Britain, as a Protestant nation, did not make the switch to the Gregorian calendar immediately, though they came tantalizingly close, thanks to a proposal from Elizabeth I’s court astrologer John Dee. Dee’s proposed change, which gave an English gloss to the Gregorian reform, was blocked by the Archbishop of Canterbury. The change finally came in 1752, again for reasons of political convenience: Philip Stanhope, the Earl of Chesterfield, was annoyed at having to convert between dating systems during a diplomatic posting on the continent, so vowed to clear it up on his return.

By the time Stanhope and his allies managed to work the reform through Parliament, they needed to drop 11 days, not 10— 1700 had been a leap year in the Julian system but not the Gregorian— meaning that September 2, 1752 was followed by September 14 in areas under British control. This seems to have gone remarkably smoothly, all things considered, though it was briefly contentious enough for “Give Us Our 11 Days” to be immortalized as a political slogan in William Hogarth’s satirical painting series “Humours of an Election.”

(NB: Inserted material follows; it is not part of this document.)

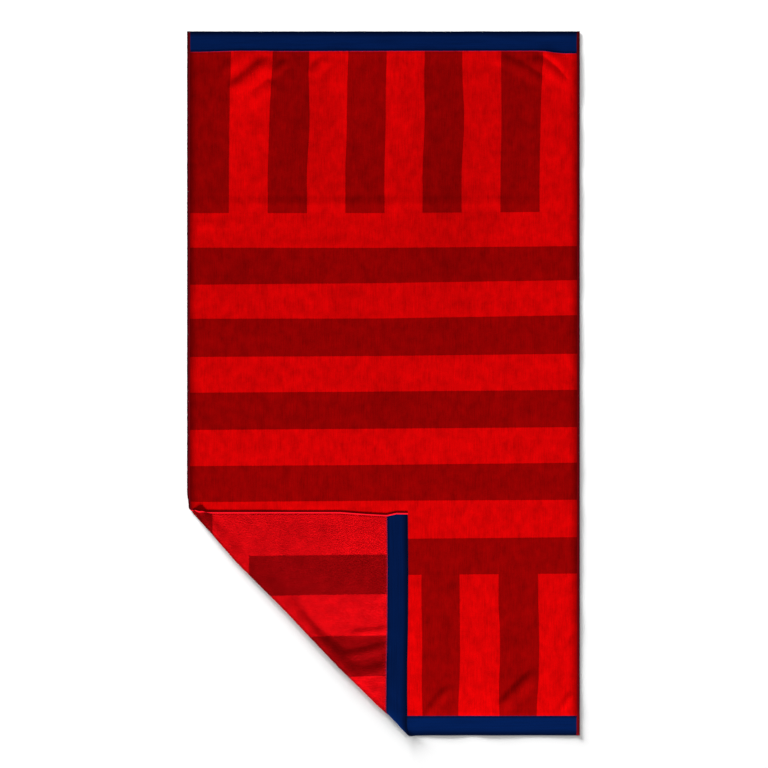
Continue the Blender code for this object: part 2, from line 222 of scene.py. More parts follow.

The last European holdout was Tsarist Russia, which only switched after the revolution in 1917 brought the communists to power, at which point they needed to drop 13 days. The Gregorian calendar is now pretty much universally agreed upon for international trade purposes, though a few countries officially use other systems internally, for political or religious reasons. The convoluted history of its adoption is a nice reminder, though, that all of this is fundamentally arbitrary: we agree on this system of numbering days because it’s convenient to do so, but could just as easily choose a different system altogether, even if it means a drastic shortening of a year here or there.